▶ **AIM**
What do the lines from the one containing "Describe how this" through the end of the entries say? Quote them exactly, and only them.

▶ **DATA LINES**
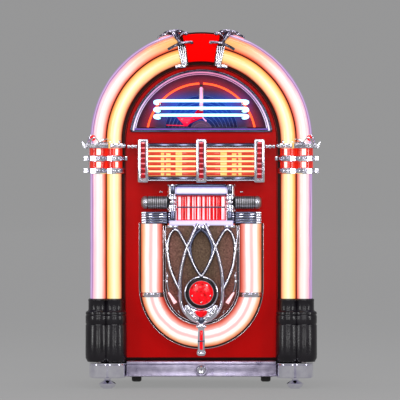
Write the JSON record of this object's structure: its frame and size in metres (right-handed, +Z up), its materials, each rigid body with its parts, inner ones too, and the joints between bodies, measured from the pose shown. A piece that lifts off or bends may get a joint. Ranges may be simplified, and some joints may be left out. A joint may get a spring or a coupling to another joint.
{
  "type": "jukebox",
  "caption": "Full-size arched floor jukebox with lit side tubes, neon window, record changer, selector keys, U-shaped light tube and chrome grille on a hinged front door.",
  "frame": {"origin": "on the floor under the middle of the cabinet's bounding box", "axes": "+Z up, +X to the viewer's right, +Y towards the back; the front faces -Y"},
  "size_m": [0.96, 0.64, 1.441],
  "materials": {
    "red_lacquer": "deep gloss red lacquer",
    "keystone_red": "bright gloss red moulding",
    "black_gloss": "piano black gloss",
    "chrome": "polished chrome plate",
    "door_board": "lacquered fibreboard, dark red",
    "cabinet_wood": "red stained veneer, satin",
    "raw_board": "unpainted fibreboard",
    "black_metal": "satin black paint",
    "tube_pink": "translucent pink-white acrylic, lit from inside",
    "tube_cream": "translucent cream-yellow acrylic, lit from inside",
    "tube_peach": "translucent peach acrylic, lit from inside",
    "sleeve_red": "translucent red acrylic sleeve",
    "gem_red": "cut red gem plastic",
    "window_glass": "clear glass, thin",
    "lamp_white": "opal white, lit",
    "key_white": "backlit white-pink key",
    "card_stock": "backlit cream title strips",
    "grille_cloth": "brown woven speaker cloth",
    "neon_glass": "lit neon glass tube",
    "vinyl": "black pressed vinyl",
    "mechanism_steel": "plated steel sheet",
    "tonearm_red": "red moulded tonearm",
    "speaker_black": "doped paper cone and black basket",
    "rubber_black": "hard black rubber"
  },
  "bodies": {
    "cabinet": {"cabinet_shell": "cabinet_wood", "base_plinth": "black_metal", "base_rail": "chrome", "column_bases": "chrome", "back_frame": "raw_board", "mechanism_chassis": "mechanism_steel", "record_magazine": "mechanism_steel", "stored_records": "vinyl", "amplifier": "black_metal", "power_transformer": "black_metal", "inlet_panel": "speaker_black", "hinge_cabinet_leaves": "mechanism_steel", "roller_brackets": "mechanism_steel"},
    "front_door": {"door_frame": "door_board", "door_panel": "red_lacquer", "keystone": "keystone_red", "dome_glass": "window_glass", "dome_bezel": "chrome", "outer_tubes": "tube_pink", "inner_tubes": "tube_cream", "tube_lamps": "lamp_white", "claws": "chrome", "collars": "chrome", "collar_sleeves": "sleeve_red", "pedestals": "black_gloss", "title_frame": "chrome", "title_cards": "card_stock", "selector_housing": "chrome", "selector_lamp_bar": "lamp_white", "rib_bars": "chrome", "u_tube": "tube_peach", "u_tube_trim": "chrome", "grille_cloth": "grille_cloth", "grille_baffle": "raw_board", "lattice_grille": "chrome", "medallion_ring": "chrome", "medallion_lens": "gem_red", "shield": "chrome", "drop_bar": "chrome", "woofer": "speaker_black", "neon_tubes": "neon_glass", "hinge_door_leaves": "mechanism_steel"},
    "key_01": {"key_01": "key_white"},
    "key_02": {"key_02": "key_white"},
    "key_03": {"key_03": "key_white"},
    "key_04": {"key_04": "key_white"},
    "key_05": {"key_05": "key_white"},
    "key_06": {"key_06": "key_white"},
    "key_07": {"key_07": "key_white"},
    "key_08": {"key_08": "key_white"},
    "key_09": {"key_09": "key_white"},
    "key_10": {"key_10": "key_white"},
    "lock": {"lock_cylinder": "chrome"},
    "turntable": {"record": "vinyl"},
    "tonearm": {"tonearm": "tonearm_red"},
    "rear_door": {"rear_door": "raw_board"},
    "roller_left": {"roller_left": "rubber_black"},
    "roller_right": {"roller_right": "rubber_black"},
    "foot_left": {"foot_left": "chrome"},
    "foot_right": {"foot_right": "chrome"}
  },
  "joints": [
    {"name": "front_door_hinge", "type": "hinge", "parent": "cabinet", "child": "front_door", "pos_m": [-0.452, -0.159, 0.6], "axis": [0, 0, -1], "range_deg": [0, 100]},
    {"name": "key_01_press", "type": "hinge", "parent": "front_door", "child": "key_01", "pos_m": [-0.0873, -0.262, 0.768], "axis": [1, 0, 0], "range_deg": [0, 3], "stiffness_Nm_per_rad": 1, "springref_deg": -2.86},
    {"name": "key_02_press", "type": "hinge", "parent": "front_door", "child": "key_02", "pos_m": [-0.0679, -0.262, 0.768], "axis": [1, 0, 0], "range_deg": [0, 3], "stiffness_Nm_per_rad": 1, "springref_deg": -2.86},
    {"name": "key_03_press", "type": "hinge", "parent": "front_door", "child": "key_03", "pos_m": [-0.0485, -0.262, 0.768], "axis": [1, 0, 0], "range_deg": [0, 3], "stiffness_Nm_per_rad": 1, "springref_deg": -2.86},
    {"name": "key_04_press", "type": "hinge", "parent": "front_door", "child": "key_04", "pos_m": [-0.0291, -0.262, 0.768], "axis": [1, 0, 0], "range_deg": [0, 3], "stiffness_Nm_per_rad": 1, "springref_deg": -2.86},
    {"name": "key_05_press", "type": "hinge", "parent": "front_door", "child": "key_05", "pos_m": [-0.0097, -0.262, 0.768], "axis": [1, 0, 0], "range_deg": [0, 3], "stiffness_Nm_per_rad": 1, "springref_deg": -2.86},
    {"name": "key_06_press", "type": "hinge", "parent": "front_door", "child": "key_06", "pos_m": [0.0097, -0.262, 0.768], "axis": [1, 0, 0], "range_deg": [0, 3], "stiffness_Nm_per_rad": 1, "springref_deg": -2.86},
    {"name": "key_07_press", "type": "hinge", "parent": "front_door", "child": "key_07", "pos_m": [0.0291, -0.262, 0.768], "axis": [1, 0, 0], "range_deg": [0, 3], "stiffness_Nm_per_rad": 1, "springref_deg": -2.86},
    {"name": "key_08_press", "type": "hinge", "parent": "front_door", "child": "key_08", "pos_m": [0.0485, -0.262, 0.768], "axis": [1, 0, 0], "range_deg": [0, 3], "stiffness_Nm_per_rad": 1, "springref_deg": -2.86},
    {"name": "key_09_press", "type": "hinge", "parent": "front_door", "child": "key_09", "pos_m": [0.0679, -0.262, 0.768], "axis": [1, 0, 0], "range_deg": [0, 3], "stiffness_Nm_per_rad": 1, "springref_deg": -2.86},
    {"name": "key_10_press", "type": "hinge", "parent": "front_door", "child": "key_10", "pos_m": [0.0873, -0.262, 0.768], "axis": [1, 0, 0], "range_deg": [0, 3], "stiffness_Nm_per_rad": 1, "springref_deg": -2.86},
    {"name": "lock_turn", "type": "hinge", "parent": "cabinet", "child": "lock", "pos_m": [0, -0.25, 0.075], "axis": [0, -1, 0], "range_deg": [0, 90]},
    {"name": "record_spin", "type": "hinge", "parent": "cabinet", "child": "turntable", "pos_m": [0, -0.14, 1.031], "axis": [0, 1, 0], "continuous": true},
    {"name": "tonearm_swing", "type": "hinge", "parent": "cabinet", "child": "tonearm", "pos_m": [0, -0.155, 1.13], "axis": [0, -1, 0], "range_deg": [0, 54]},
    {"name": "rear_door_hinge", "type": "hinge", "parent": "cabinet", "child": "rear_door", "pos_m": [-0.322, 0.31, 0.6], "axis": [0, 0, 1], "range_deg": [0, 110]},
    {"name": "roller_left_spin", "type": "hinge", "parent": "cabinet", "child": "roller_left", "pos_m": [-0.268, 0.18, 0.03], "axis": [1, 0, 0], "continuous": true},
    {"name": "roller_right_spin", "type": "hinge", "parent": "cabinet", "child": "roller_right", "pos_m": [0.268, 0.18, 0.03], "axis": [1, 0, 0], "continuous": true},
    {"name": "foot_left_level", "type": "slide", "parent": "cabinet", "child": "foot_left", "axis": [0, 0, -1], "range_m": [0, 0.02]},
    {"name": "foot_right_level", "type": "slide", "parent": "cabinet", "child": "foot_right", "axis": [0, 0, -1], "range_m": [0, 0.02]}
  ]
}
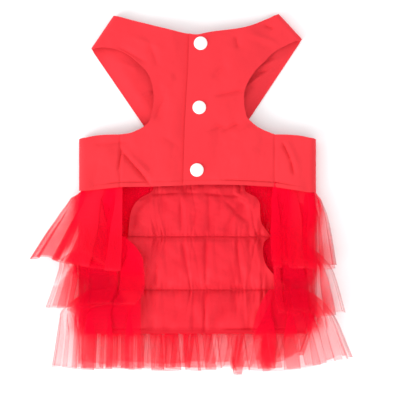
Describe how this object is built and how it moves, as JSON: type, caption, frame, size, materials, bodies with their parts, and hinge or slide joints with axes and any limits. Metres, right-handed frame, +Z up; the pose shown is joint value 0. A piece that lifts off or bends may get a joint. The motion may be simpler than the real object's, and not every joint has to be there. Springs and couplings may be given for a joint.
{
  "type": "dog dress",
  "caption": "Small dog's sleeveless party dress lying flat: snap-front cotton bodice with shoulder straps, and a tiered lining with gathered tulle ruffles.",
  "frame": {"origin": "on the table under the middle of the dress", "axes": "+Y from the skirt's hem to the neck, +X across the dress, +Z up from the table through the snap front"},
  "size_m": [0.2948, 0.3292, 0.0267],
  "materials": {
    "bodice_cloth": "plain woven cotton, matt bright red",
    "lining_cloth": "smooth woven lining with a soft sheen",
    "tulle": "fine open net",
    "snap_plastic": "white moulded plastic"
  },
  "bodies": {
    "root": {"back_panel": "bodice_cloth", "front_left_panel": "bodice_cloth", "front_right_panel": "bodice_cloth", "snap_cap_upper": "snap_plastic", "snap_cap_middle": "snap_plastic", "snap_cap_lower": "snap_plastic", "snap_stud_upper": "snap_plastic", "snap_stud_middle": "snap_plastic", "snap_stud_lower": "snap_plastic", "lining_upper_tier": "lining_cloth", "lining_middle_tier": "lining_cloth", "lining_lower_tier": "lining_cloth", "ruffle_upper": "tulle", "ruffle_middle": "tulle", "ruffle_lower": "tulle"}
  },
  "joints": []
}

▶ **THE REPLY**
Describe how this object is built and how it moves, as JSON: type, caption, frame, size, materials, bodies with their parts, and hinge or slide joints with axes and any limits. Metres, right-handed frame, +Z up; the pose shown is joint value 0. A piece that lifts off or bends may get a joint. The motion may be simpler than the real object's, and not every joint has to be there. Springs and couplings may be given for a joint.
{
  "type": "dog dress",
  "caption": "Small dog's sleeveless party dress lying flat: snap-front cotton bodice with shoulder straps, and a tiered lining with gathered tulle ruffles.",
  "frame": {"origin": "on the table under the middle of the dress", "axes": "+Y from the skirt's hem to the neck, +X across the dress, +Z up from the table through the snap front"},
  "size_m": [0.2948, 0.3292, 0.0267],
  "materials": {
    "bodice_cloth": "plain woven cotton, matt bright red",
    "lining_cloth": "smooth woven lining with a soft sheen",
    "tulle": "fine open net",
    "snap_plastic": "white moulded plastic"
  },
  "bodies": {
    "root": {"back_panel": "bodice_cloth", "front_left_panel": "bodice_cloth", "front_right_panel": "bodice_cloth", "snap_cap_upper": "snap_plastic", "snap_cap_middle": "snap_plastic", "snap_cap_lower": "snap_plastic", "snap_stud_upper": "snap_plastic", "snap_stud_middle": "snap_plastic", "snap_stud_lower": "snap_plastic", "lining_upper_tier": "lining_cloth", "lining_middle_tier": "lining_cloth", "lining_lower_tier": "lining_cloth", "ruffle_upper": "tulle", "ruffle_middle": "tulle", "ruffle_lower": "tulle"}
  },
  "joints": []
}